Patrick Wilson and Kerry Washington play Chris and Lisa Mattson, the handsome interracial couple -- poster children for miscegenation -- who move in next door to Abel and whose marriage is tested by his hostile behavior and escalating pattern of harassment. The Mattson's are liberal, Saab and Prius-driving yuppies from the Bay area. Chris, who is white, attended Berkeley on a lacrosse scholarship, listens to rap, smokes herbal cigarettes on the sly, and is an executive for an organic supermarket chain. Lisa is an African-American designer anxious to start her own family. Her well-heeled father has never embraced Chris and is concerned for his daughter’s safety.  He has reason to worry.

A stern single dad raising two kids far from the South Central neighborhood where he grew up, Abel is a homemaker, enforcer and avenger. He takes a traditional approach to his job and his family; his modus operandi in both spheres is equal parts wily and belligerent. In a tense sequence that takes place while he's on patrol, Abel brutally disarms an African-American male who is holding his wife and child hostage, admonishing him to live up to his responsibilities as a black man. The personal motive eventually revealed for Abel's behavior toward the Mattson's is far from exculpatory but does engender a little sympathy. Above all, the film forces us to consider his actions within a much larger context.

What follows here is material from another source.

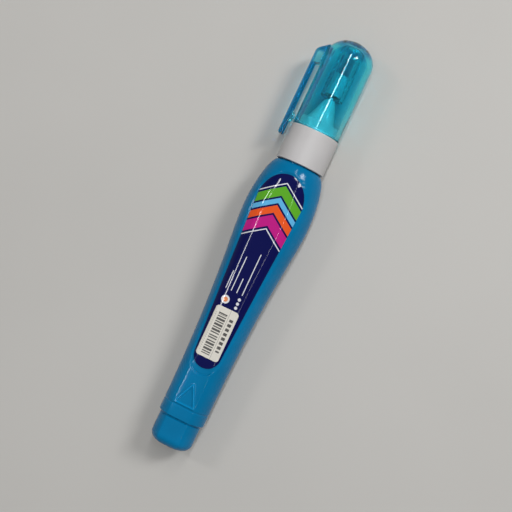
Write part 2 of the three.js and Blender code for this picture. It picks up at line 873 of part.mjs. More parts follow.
// Cap: thin wall, dome, inner sleeve round the tip, and the clip's block
function cap() {
  const domeStart = capEnd - domeLength;
  const ledge = spigotEnd + mouthDepth;
  const edge = edgeBreak;
  const innerReach = domeLength - crownThickness;
  const outside = quarterArc(domeStart, 0, domeLength, capRadius, 7);
  const inside = quarterArc(domeStart, 0, innerReach, capBore, 6);
  const sleeveRoot = inside.filter((point) => point[1] > sleeveRadius + edge);
  const meet = domeStart + innerReach * Math.sqrt(1 - (sleeveRadius / capBore) ** 2);
  const sleeveSeat = sealEnd + pressGap;
  const ventRadius = sleeveBore - sealLedge;
  const ventEnd = domeStart + innerReach;
  const profile = [
    ...outside,
    [capStart + edge, capRadius],
    [capStart, capRadius - edge],
    [capStart, capMouthBore],
    [ledge, capMouthBore],
    [ledge + edge, capBore],
    ...sleeveRoot.reverse(),
    [meet, sleeveRadius],
    [sleeveStart + edge, sleeveRadius],
    [sleeveStart, sleeveRadius - edge],
    [sleeveStart, sleeveBore + edge],
    [sleeveStart + edge, sleeveBore],
    [sleeveSeat, sleeveBore],
    [sleeveSeat, ventRadius],
    [ventEnd - sealLedge, ventRadius],
    [ventEnd, ventRadius - sealLedge],
    [ventEnd, 0],
  ];
  const solid = toSolid(revolved(profile, 36)).add(toSolid(bridgeBlock()));
  return toGeometry(solid);
}

// Soft cup in the sleeve that closes over the metal tip
function tipSeal() {
  const radius = sleeveBore - pressGap;
  const taper = tipLength - tipShoulderLength - 3 * tipBevel;
  const fall = (tipShoulderRadius - tipBevel - tipEndRadius) / taper;
  const around = (x) => tipEndRadius + fall * (tipEnd - x) + sealGap;
  return revolved([
    [sealStart, around(sealStart) + edgeBreak],
    [sealStart, radius],
    [sealEnd, radius],
    [sealEnd, 0],
    [needleEnd + sealGap, 0],
    [needleEnd + sealGap, around(tipEnd)],
    [tipEnd, around(tipEnd)],
    [sealStart + edgeBreak, around(sealStart + edgeBreak)],
    [sealStart, around(sealStart) + edgeBreak],
  ]);
}

// The clip's arm with the rounded nub that grips a pocket's edge
function clipArm() {
  const free = capStart - clipOverhang;
  const root = bridgeStart - hingeGap;
  const nubMiddle = capStart + nubFromMouth;
  const nubReach = clipGap - nubGap;
  const edge = edgeBreak;
  const shape = new THREE.Shape();
  shape.moveTo(root, clipInner);
  shape.lineTo(nubMiddle + nubLength / 2, clipInner);
  shape.bezierCurveTo(
    nubMiddle + nubLength * 0.35, clipInner - nubReach * 1.33,
    nubMiddle - nubLength * 0.35, clipInner - nubReach * 1.33,
    nubMiddle - nubLength / 2, clipInner,
  );
  shape.lineTo(free + edge, clipInner);
  shape.lineTo(free, clipInner + edge);
  shape.lineTo(free, clipOuter - edge);
  shape.lineTo(free + edge, clipOuter);
  shape.lineTo(root, clipOuter);
  shape.closePath();
  const arm = new THREE.ExtrudeGeometry(shape, {
    depth: clipWidth,
    curveSegments: 8,
    bevelEnabled: false,
  });
  arm.translate(0, 0, -clipWidth / 2);
  return welded(arm);
}

const ballHeight = wall + ballGap + ballRadius + stripDish - bellyHalfDepth;

function mixingBall() {
  const ball = new THREE.SphereGeometry(ballRadius, 20, 12);
  ball.translate(ballFromTail, 0, ballHeight);
  return welded(ball);
}

// The fluid lies in the lower side of the bottle, with a level top and a pocket for the ball
function correctionFluid() {
  const filled = toSolid(innerBody(wall + fluidGap));
  const pocket = new THREE.SphereGeometry(ballRadius + ballGap * 0.8, 20, 12);
  pocket.translate(ballFromTail, 0, ballHeight);
  const box = new THREE.BoxGeometry(2 * bodyLength, 4 * bellyHalfWidth, 2 * bellyHalfDepth);
  box.translate(bodyLength / 2, 0, -fluidBelowAxis - bellyHalfDepth);
  const fluid = filled.intersect(toSolid(box)).subtract(toSolid(pocket));
  console.log(`fluid: ${(fluid.volume() / 1000).toFixed(2)} ml`);
  return toGeometry(fluid);
}

function finish(colour, roughness, metalness = 0, opacity = 1) {
  return new THREE.MeshStandardMaterial({
    color: colour,
    roughness,
    metalness,
    opacity,
    transparent: opacity < 1,
  });
}

const bodyBlue = finish(0x0a7fb4, 0.35);
const labelNavy = finish(0x060b52, 0.3);
const paperWhite = finish(0xe6e3d8, 0.6);
const fluidWhite = finish(0xf2f1ec, 0.5);
const steel = finish(0xb9bcc0, 0.25, 1);
const mouldedWhite = finish(0xe3dfdc, 0.45);
const springSteel = finish(0xa9adb2, 0.3, 1);
const clearCyan = finish(0x13a5bf, 0.12, 0, 0.55);
const clipBlue = finish(0x0a6fb0, 0.15, 0, 0.8);
const softNatural = finish(0xd9ecec, 0.5, 0, 0.8);

const pen = new THREE.Group();

function add(name, geometry, material) {
  geometry.computeVertexNormals();
  const mesh = new THREE.Mesh(geometry, material.clone());
  mesh.name = name;
  pen.add(mesh);
}

add('squeeze_bottle', bottle(), bodyBlue);
add('front_label', label(), labelNavy);
add('barcode_sticker', sticker(), paperWhite);
add('mixing_ball', mixingBall(), steel);
add('correction_fluid', correctionFluid(), fluidWhite);
add('nozzle', nozzle(), mouldedWhite);
add('metal_tip', metalTip(), steel);
add('valve_needle', valveNeedle(), steel);
add('needle_carrier', needleCarrier(), fluidWhite);
add('valve_spring', valveSpring(), springSteel);
add('spring_retainer', springRetainer(), mouldedWhite);
add('cap', cap(), clearCyan);
add('tip_seal', tipSeal(), softNatural);
add('cap_clip', clipArm(), clipBlue);

pen.position.set(-restMiddle, 0, bellyHalfDepth);

const correctionPen = new THREE.Group();
correctionPen.add(pen);

export default correctionPen;
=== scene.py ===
"""Looks of a squeeze-type correction pen that lies on its back on a pale desk.

Sizes inside the maker functions are millimetres along the pen from its tail end, across it
towards the clip, and up from its axis. to_row() turns them into the frame's metres.
"""

import math

import bpy
import numpy as np
from mathutils import Matrix, Vector


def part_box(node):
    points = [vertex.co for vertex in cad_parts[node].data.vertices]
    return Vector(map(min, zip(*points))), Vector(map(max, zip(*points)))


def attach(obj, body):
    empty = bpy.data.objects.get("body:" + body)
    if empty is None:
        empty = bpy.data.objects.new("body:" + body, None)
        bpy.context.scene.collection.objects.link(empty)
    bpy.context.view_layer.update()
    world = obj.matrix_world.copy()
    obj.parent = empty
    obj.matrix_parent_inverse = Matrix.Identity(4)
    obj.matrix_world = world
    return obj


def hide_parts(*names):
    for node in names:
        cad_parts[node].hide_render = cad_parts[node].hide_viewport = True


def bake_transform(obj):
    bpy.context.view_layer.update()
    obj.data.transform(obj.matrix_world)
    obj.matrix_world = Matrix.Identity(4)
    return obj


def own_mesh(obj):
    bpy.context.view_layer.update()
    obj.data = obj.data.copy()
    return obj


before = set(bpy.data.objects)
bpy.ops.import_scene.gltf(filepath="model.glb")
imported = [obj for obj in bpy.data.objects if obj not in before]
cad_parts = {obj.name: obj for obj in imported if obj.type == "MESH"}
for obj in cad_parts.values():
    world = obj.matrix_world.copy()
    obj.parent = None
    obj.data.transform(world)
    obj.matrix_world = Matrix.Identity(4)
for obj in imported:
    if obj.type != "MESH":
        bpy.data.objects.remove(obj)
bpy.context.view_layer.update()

bl_info = {
    "name": "Correction Pen",
    "version": (1, 0, 0),
    "blender": (4, 5, 0),
    "location": "View3D > Sidebar > Pen",
    "description": "Builds a squeeze-type correction pen and its studio stage",
    "category": "Add Mesh",
}

MM = 0.001
EASING_LIMIT = 0.42  # share of an edge that a rounded corner may take
SUPPORT = 1.15  # place of a corner's supports, as a share of its easing
TAIL_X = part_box("squeeze_bottle")[0].x
AXIS_Z = sum((corner.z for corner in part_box("nozzle")), 0.0) / 2

# Bottle, in millimetres from the tail end
TAIL_LENGTH = 9.7
STEP_RUN = 0.35
GROOVE = 14.0
GRIP_START = 14.4
BELLY = 80.8
BODY_END = 97.5
REST_FROM = 63.3
REST_TO = 87.3
TAIL_RADIUS = 6.95
TAIL_CORNER = 3.3
TAIL_DOME = 0.3
BAND_RADIUS = 7.65
BAND_DEPTH = 6.6
BELLY_HALF = 11.15
BELLY_DEPTH = 8.8
SHOULDER_HALF = 7.5
SHOULDER_DEPTH = 7.05
STRIPS = ((0.0, 3.7), (TAIL_LENGTH, 3.7), (39.3, 3.25), (BELLY, 4.2), (BODY_END, 2.6))
STRIP_DISH = 0.1
DISH_GAIN = 0.6
DISH_RUN = 10
FOOT_DEPTH = 0.32
FOOT_WIDTH = 0.32
SEAM_WIDTH = 0.16
NECK_RADIUS = 6.33
NECK_BORE = 5.23
BEAD_RADIUS = 6.68
BEAD_START = 101.9
NECK_END = 106.95
TRIANGLE_BASE = 14.85
TRIANGLE_LENGTH = 7.1
TRIANGLE_HALF = 3.3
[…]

The feud he sets in motion trades on crude stereotypes that are still in play unfortunately. There's a strong sexual component, not least because the Mattson's first transgression is having sex in their pool in clear view of Abel's fifteen-year-old girl and pre-teen boy. Abel questions Chris' manhood while pressing buttons marked white guilt. Chris complains about the guff he's always getting from black guys for marrying a black woman, and Lisa thinks it clouds his judgment and that he'll wear kid gloves when confronting Abel.

As their disagreement escalates and brushfires threaten the neighborhood, the melting pot that is Southern California boils over into the semi-apocalyptic. Abel ends up in a cruciform position, which suggests the character has some redemptive quality, at least as an anti-hero.

Lakeview Terrace doesn't offer a flattering portrait of the African-American male suburbanite, but LaBute and company would presumably argue that the character of Abel Turner is not intended to be emblematic. And they succeed in making him particular. If he weren't unhinged, they could be accused of buying into the racist premise that inter-racial marriage is morally wrong. The idea that Abel is a nut job and yet still able to teach us something about race relations and moving beyond skin color may be the most incendiary aspect of the movie. 

(Released by Screen Gems and rated "PG-13" for intense thematic material, violence, sexuality, language and some drug references.)